For more than six years, Vickie, a 63-year-old homeless artist, did most of her sleeping on Los Angeles’ public buses.
"Nobody’s going to rape me on a bus," says Vickie, who asked that her last name be withheld to protect her privacy. "It’s the safest place for a woman to be. The only problem is you never get to lie down flat."
Fear of rape, violence and theft had kept Vickie off the streets at night. But she says that fear also kept her away from homeless shelters, where she could have gotten a bed.
"Some of them have bad reputations," she says. "The ones that have outstanding reputations are always full."

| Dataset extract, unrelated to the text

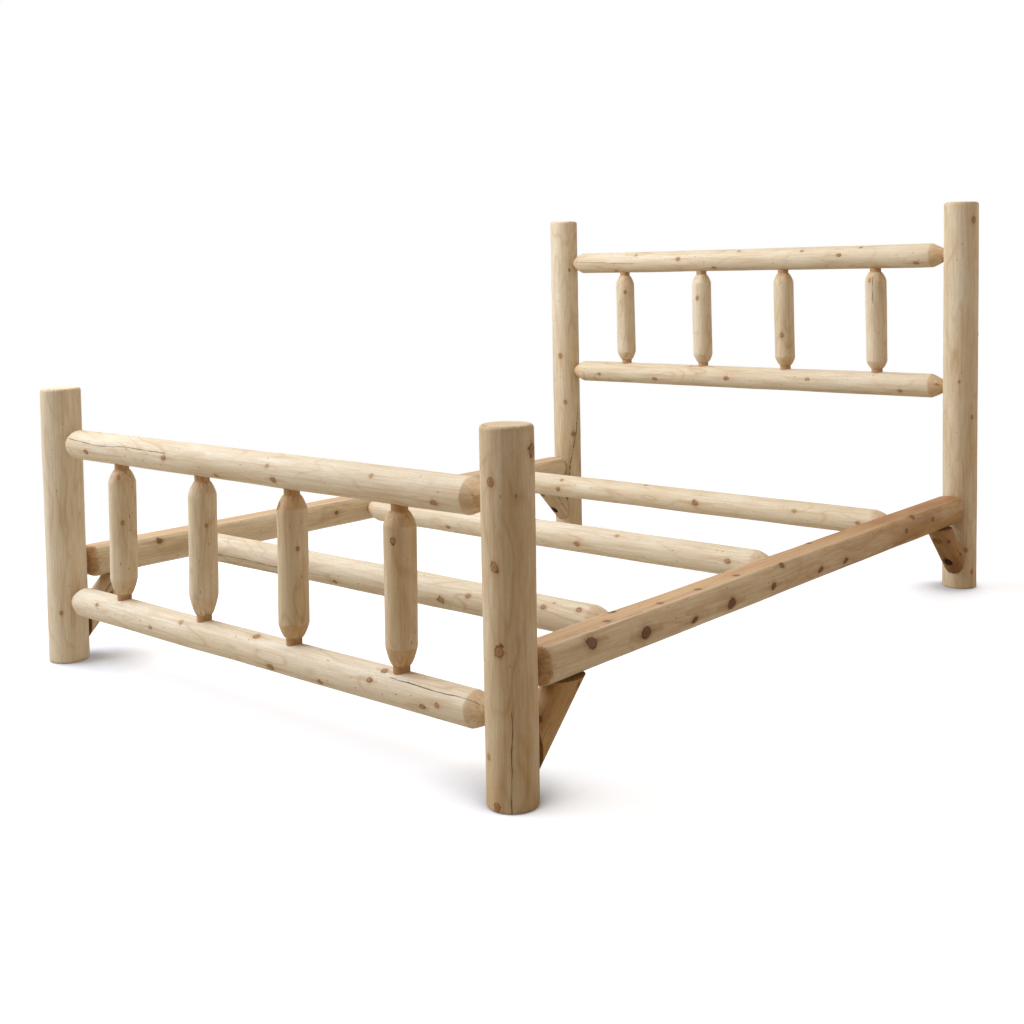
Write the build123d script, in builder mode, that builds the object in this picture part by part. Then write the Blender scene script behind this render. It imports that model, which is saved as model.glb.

What finally coaxed Vickie off buses was the opening of a women-only shelter in Boyle Heights, one of a very few in Los Angeles, and the only one to cater to older women like her. The Guadalupe Homeless Project Women's Shelter has 15 beds arranged in a converted classroom that used to house an afterschool program. It's run by Proyecto Pastoral, a nonprofit under the auspices of East L.A.'s Dolores Mission. Most of the women are in their 50s and 60s. The oldest is 80.
Raquel Román, the shelter's director, says the need for a women’s shelter in East L.A. became clear last year, when the body of a 36-year-old homeless woman named Lorenza Arellano was found floating in the lake at Hollenbeck Park. Arellano had often eaten dinner at a men's shelter that Proyecto Pastoral has run in the community for decades, recalls Román, but because its beds were not open to women, she slept in the park. Police said she died of a drug overdose, though how she ended up in the lake remains a mystery.
"Her tragic death was a shock to all of us," Román says, "and I was really compelled to say, we need to provide services to women in our community that are in the same situation."